Automotive Intelligence for supporting Vehicle-SOC analysts

The automotive industry is designing increasingly sophisticated electronic components in order to make modern vehicles safer and more connected. This means not only more functionality available but also an increased risk to vehicle security and driver safety. Over the years, academia and industry have identified security issues in Electronic Control Units (ECUs) software and the protocols they use to communicate. Many of the attacks proposed in the literature exploit weaknesses in the Controller Area Network (CAN), one of the most widely used protocols for internal network communication. Researchers have proposed techniques focused on using Machine Learning (ML) models to identify attacks that exploit vulnerabilities in the CAN protocol. However, these techniques are not enough, as it is necessary to introduce the knowledge of how these attacks occurred and propose remediations to counter them to design more secure components.

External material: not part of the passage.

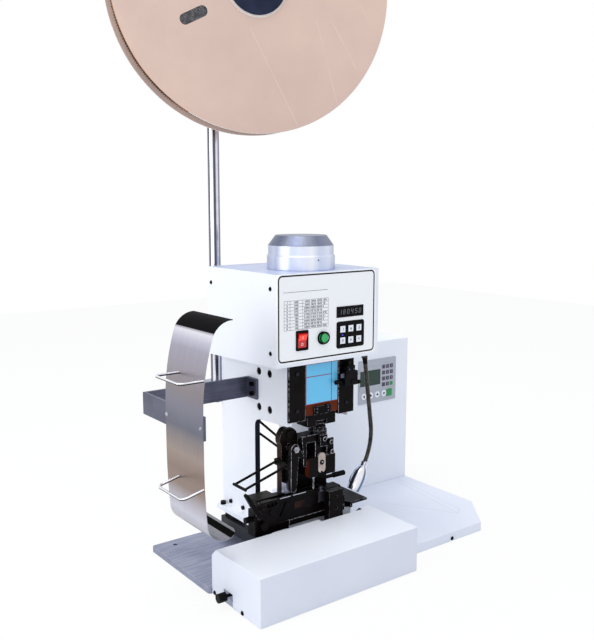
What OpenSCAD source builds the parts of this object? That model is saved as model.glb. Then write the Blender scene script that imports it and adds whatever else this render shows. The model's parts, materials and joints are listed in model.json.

So, it is necessary to use ML models that use a multi-class classification to obtain the attack typology to obtain information that aims to resolve or understand the threat. To this end, this paper proposes a Pachamama methodology that identifies CAN attacks by proposing a simulation environment in which an ML algorithm is deployed. Then, a Vehicle-Security Operation Center (Vehicle-SOC) allows the classification of the received message from the Intrusion Detection System (IDS) to propose remediations for security analysts or developers working in the automotive world.